- INSTRUCTION: Below are some records. Say in a single number how many of their lines include the word "that".

Rows from an object dataset

━━━━

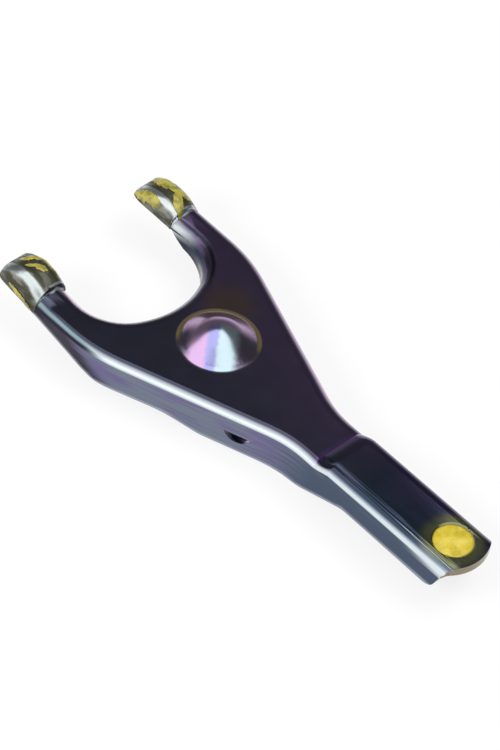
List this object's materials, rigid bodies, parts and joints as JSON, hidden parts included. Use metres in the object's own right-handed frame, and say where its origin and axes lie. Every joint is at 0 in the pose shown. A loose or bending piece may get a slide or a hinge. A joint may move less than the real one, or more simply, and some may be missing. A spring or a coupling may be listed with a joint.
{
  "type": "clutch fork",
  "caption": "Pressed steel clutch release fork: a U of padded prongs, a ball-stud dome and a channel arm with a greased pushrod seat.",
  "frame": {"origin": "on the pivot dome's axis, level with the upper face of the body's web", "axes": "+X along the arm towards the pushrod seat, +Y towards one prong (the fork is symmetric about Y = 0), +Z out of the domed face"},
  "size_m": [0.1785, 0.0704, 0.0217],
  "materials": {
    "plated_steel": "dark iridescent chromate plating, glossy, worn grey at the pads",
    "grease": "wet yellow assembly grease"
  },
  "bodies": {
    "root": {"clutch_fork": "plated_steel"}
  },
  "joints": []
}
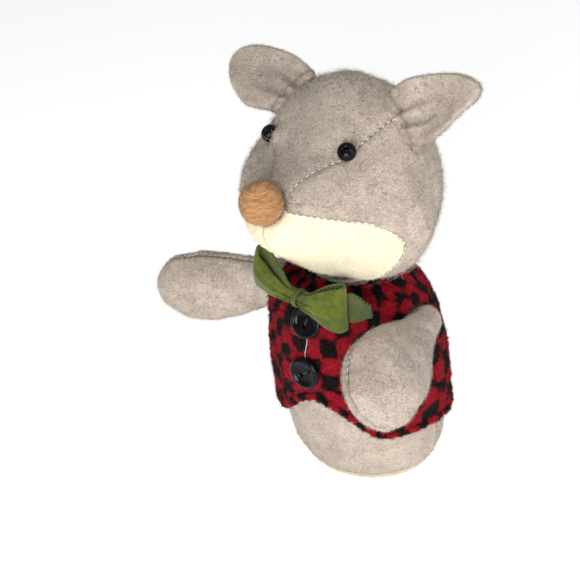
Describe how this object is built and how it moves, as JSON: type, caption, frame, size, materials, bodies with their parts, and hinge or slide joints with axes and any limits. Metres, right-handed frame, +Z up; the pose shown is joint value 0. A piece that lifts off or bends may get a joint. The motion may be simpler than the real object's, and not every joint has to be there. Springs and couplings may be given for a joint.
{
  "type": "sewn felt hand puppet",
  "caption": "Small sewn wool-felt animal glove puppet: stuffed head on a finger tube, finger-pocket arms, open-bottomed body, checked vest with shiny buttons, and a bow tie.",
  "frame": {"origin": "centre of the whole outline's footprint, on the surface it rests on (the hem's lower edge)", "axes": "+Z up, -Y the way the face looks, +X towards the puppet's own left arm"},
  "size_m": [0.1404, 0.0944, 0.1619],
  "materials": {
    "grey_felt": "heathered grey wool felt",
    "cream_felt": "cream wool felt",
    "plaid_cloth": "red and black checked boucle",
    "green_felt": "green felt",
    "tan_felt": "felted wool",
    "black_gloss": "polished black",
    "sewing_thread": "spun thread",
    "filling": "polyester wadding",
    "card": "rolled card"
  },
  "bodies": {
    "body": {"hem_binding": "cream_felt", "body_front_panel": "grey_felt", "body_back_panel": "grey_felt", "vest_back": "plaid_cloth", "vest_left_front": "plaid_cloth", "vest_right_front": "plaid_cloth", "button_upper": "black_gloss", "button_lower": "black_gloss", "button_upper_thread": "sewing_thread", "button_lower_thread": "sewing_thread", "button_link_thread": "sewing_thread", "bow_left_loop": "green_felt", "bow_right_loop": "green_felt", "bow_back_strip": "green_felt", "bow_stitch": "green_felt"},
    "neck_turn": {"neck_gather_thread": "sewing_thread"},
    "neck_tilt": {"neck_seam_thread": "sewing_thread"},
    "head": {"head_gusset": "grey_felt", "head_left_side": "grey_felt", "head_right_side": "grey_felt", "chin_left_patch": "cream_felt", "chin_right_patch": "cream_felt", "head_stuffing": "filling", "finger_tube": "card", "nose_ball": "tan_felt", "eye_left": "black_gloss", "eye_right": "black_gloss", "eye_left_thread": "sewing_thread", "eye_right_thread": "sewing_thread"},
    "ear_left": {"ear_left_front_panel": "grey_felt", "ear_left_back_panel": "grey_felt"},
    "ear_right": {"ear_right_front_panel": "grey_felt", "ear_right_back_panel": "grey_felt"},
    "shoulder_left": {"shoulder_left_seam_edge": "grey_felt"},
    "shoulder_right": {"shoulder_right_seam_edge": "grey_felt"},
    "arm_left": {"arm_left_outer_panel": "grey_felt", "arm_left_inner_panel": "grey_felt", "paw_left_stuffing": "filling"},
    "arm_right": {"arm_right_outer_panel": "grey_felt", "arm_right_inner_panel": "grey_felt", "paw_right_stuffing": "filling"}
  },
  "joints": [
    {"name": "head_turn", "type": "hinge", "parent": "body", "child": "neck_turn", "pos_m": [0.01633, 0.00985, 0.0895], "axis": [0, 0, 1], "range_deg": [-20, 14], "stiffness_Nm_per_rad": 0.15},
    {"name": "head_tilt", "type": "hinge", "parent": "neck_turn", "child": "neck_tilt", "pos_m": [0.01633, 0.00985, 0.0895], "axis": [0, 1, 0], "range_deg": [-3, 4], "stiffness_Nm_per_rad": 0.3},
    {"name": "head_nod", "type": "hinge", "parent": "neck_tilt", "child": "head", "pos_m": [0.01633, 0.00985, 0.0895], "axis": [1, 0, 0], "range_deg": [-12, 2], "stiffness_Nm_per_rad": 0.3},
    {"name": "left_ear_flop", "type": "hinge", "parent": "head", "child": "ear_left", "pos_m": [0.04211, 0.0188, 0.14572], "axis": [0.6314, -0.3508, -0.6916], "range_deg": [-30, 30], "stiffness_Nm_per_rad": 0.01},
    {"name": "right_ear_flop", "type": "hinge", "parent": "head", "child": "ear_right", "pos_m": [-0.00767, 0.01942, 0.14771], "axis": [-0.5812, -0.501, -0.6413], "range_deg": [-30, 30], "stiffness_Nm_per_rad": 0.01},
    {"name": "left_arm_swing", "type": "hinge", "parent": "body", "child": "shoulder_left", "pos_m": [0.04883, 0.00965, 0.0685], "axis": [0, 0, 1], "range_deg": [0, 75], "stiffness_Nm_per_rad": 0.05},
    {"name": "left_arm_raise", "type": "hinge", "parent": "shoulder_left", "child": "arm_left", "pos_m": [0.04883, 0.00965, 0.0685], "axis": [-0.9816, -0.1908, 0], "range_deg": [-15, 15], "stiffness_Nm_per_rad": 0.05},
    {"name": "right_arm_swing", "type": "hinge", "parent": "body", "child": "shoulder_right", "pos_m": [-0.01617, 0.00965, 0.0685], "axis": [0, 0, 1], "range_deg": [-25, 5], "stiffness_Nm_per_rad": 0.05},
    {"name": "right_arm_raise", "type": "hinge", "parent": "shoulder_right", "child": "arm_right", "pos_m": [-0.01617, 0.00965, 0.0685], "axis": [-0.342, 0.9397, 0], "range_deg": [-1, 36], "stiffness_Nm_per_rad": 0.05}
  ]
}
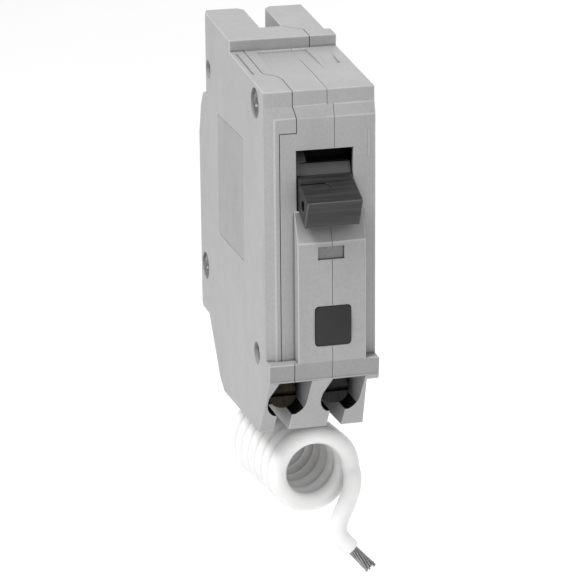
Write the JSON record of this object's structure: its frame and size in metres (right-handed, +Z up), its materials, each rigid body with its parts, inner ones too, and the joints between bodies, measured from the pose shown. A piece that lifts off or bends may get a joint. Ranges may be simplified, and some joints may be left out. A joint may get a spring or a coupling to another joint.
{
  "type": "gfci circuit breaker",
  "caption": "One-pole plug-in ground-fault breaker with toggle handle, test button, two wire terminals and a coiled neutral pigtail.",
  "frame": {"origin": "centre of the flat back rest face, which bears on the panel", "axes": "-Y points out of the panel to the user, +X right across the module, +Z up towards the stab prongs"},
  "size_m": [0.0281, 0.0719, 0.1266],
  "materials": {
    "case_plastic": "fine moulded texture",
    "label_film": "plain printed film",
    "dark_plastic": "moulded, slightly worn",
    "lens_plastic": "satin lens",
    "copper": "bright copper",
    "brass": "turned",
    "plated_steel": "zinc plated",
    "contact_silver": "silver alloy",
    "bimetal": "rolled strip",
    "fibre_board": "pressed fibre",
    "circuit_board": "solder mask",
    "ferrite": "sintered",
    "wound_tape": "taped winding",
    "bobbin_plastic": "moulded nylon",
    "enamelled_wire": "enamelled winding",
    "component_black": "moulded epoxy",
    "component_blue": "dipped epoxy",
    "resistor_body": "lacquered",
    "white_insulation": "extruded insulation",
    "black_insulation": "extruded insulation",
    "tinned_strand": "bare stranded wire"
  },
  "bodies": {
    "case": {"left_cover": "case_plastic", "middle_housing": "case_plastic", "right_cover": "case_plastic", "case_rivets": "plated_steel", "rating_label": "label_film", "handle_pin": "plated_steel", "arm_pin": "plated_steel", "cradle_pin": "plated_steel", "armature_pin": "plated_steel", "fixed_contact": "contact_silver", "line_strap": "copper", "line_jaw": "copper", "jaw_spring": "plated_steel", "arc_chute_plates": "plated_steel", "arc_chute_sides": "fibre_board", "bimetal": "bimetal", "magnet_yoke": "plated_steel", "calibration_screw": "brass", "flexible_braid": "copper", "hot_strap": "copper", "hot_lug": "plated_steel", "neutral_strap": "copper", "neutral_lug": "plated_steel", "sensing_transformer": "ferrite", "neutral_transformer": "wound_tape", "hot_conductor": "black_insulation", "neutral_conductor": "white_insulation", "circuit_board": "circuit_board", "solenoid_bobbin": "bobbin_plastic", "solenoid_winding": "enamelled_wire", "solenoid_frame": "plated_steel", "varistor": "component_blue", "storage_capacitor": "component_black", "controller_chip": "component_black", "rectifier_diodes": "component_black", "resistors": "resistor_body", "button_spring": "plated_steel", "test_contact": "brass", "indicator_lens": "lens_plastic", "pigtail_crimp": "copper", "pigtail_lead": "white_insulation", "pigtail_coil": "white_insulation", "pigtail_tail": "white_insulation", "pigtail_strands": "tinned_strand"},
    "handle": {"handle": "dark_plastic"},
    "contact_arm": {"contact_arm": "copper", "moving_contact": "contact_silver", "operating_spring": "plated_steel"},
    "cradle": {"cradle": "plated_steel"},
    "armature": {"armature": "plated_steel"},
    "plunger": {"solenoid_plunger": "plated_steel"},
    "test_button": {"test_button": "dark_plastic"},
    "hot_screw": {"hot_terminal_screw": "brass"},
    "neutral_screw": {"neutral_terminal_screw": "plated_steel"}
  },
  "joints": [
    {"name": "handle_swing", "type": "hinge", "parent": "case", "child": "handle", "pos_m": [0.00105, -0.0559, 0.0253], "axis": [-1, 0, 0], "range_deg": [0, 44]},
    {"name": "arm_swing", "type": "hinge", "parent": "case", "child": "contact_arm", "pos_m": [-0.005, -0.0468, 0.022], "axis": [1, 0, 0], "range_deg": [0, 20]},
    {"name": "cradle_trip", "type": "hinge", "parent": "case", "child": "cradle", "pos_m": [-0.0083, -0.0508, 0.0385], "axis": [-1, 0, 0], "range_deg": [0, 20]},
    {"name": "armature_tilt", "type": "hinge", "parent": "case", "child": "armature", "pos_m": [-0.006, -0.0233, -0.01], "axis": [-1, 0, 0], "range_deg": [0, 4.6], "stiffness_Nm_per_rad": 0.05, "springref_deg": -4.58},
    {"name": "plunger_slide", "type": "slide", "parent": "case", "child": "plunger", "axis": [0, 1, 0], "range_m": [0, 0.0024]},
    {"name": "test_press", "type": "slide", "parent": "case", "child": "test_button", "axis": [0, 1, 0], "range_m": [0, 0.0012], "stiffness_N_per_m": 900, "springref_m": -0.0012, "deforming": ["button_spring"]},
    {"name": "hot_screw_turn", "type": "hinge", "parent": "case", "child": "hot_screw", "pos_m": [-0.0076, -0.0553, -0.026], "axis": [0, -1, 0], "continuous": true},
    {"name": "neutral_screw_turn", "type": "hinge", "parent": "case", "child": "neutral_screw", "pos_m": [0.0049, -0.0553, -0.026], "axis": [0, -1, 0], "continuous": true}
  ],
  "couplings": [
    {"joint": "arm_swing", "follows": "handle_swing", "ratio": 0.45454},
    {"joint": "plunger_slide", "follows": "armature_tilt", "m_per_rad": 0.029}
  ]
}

━━━━

- WRITTEN REPLY: 2